Not sure how I’m not, “being excellent” because I explained the situation, the use case, the common failure, and the solution. I apologize if you take offense to this, we have all had projects that don’t make it to completion, thus a failure. In fact without looking to the meeting, before you posted them, I pretty much nailed it. Stan explained Paul B’s version I explained yours. Both scenarios were covered, though Stan did accidentally give you credit for Paul B’s project, Sorry Paul.

Does anyone have any project notes on the their implementations? @nikropht @Nick

I didn’t lead the project, so I don’t have any notes. There are vending machines on the market now that can accept credit cards and cash. I would suggest purchasing a machine that does that, rather than retro fitting a used machine. The tend to run $4Kish range.

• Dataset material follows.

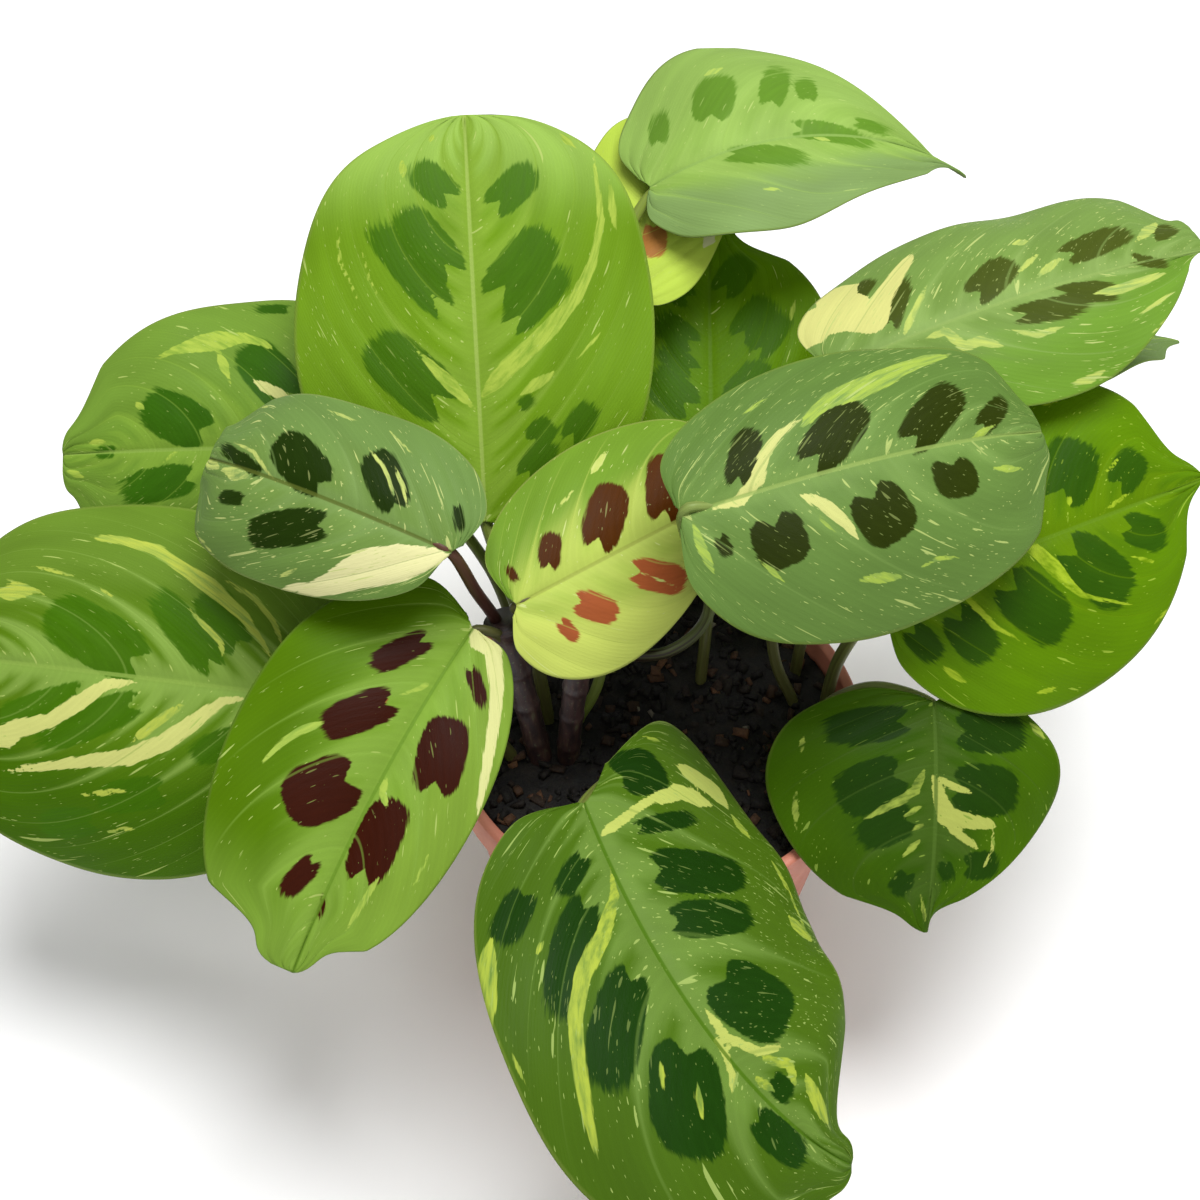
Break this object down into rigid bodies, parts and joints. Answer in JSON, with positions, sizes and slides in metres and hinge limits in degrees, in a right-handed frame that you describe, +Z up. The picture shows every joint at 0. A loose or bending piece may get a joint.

The reason I say new rather than rebuilding a used broken down one is loss due to error in vending. Most chips and sodas have very high margins and low costs to the people vending them. So if your machine accidentally drops 2 bags of pretzels you out $0.50 for the 2 bags, but the customer paid $1 for 1 of the bags. So you still net positive. But, When your selling a Raspberry Pi at $45 or $50 and your cost is $30 or $40, a double vending error is just not acceptable. As it may take 3 to 5 sales to make up your loss. So I would suggest doing it right with a new machine and charging a margin that covers you rather than trying to make by with a hacked together system. Vending machines are expensive, because someone is taking the risk to put items for sell without being there to protect their product. The convenience is why people are willing to pay the larger margins.

If you read the issues highlighted in Mike’s link to the board minutes, there are a lot of lessons in there. Try to take as many to heart as you can, before jumping into this in your makerspace. I wish you the best on your project and hope you are successful given you have been introduced to the speed bumps we hit trying to DIY a electronics vending machine. Best of luck in a planning a smoother path.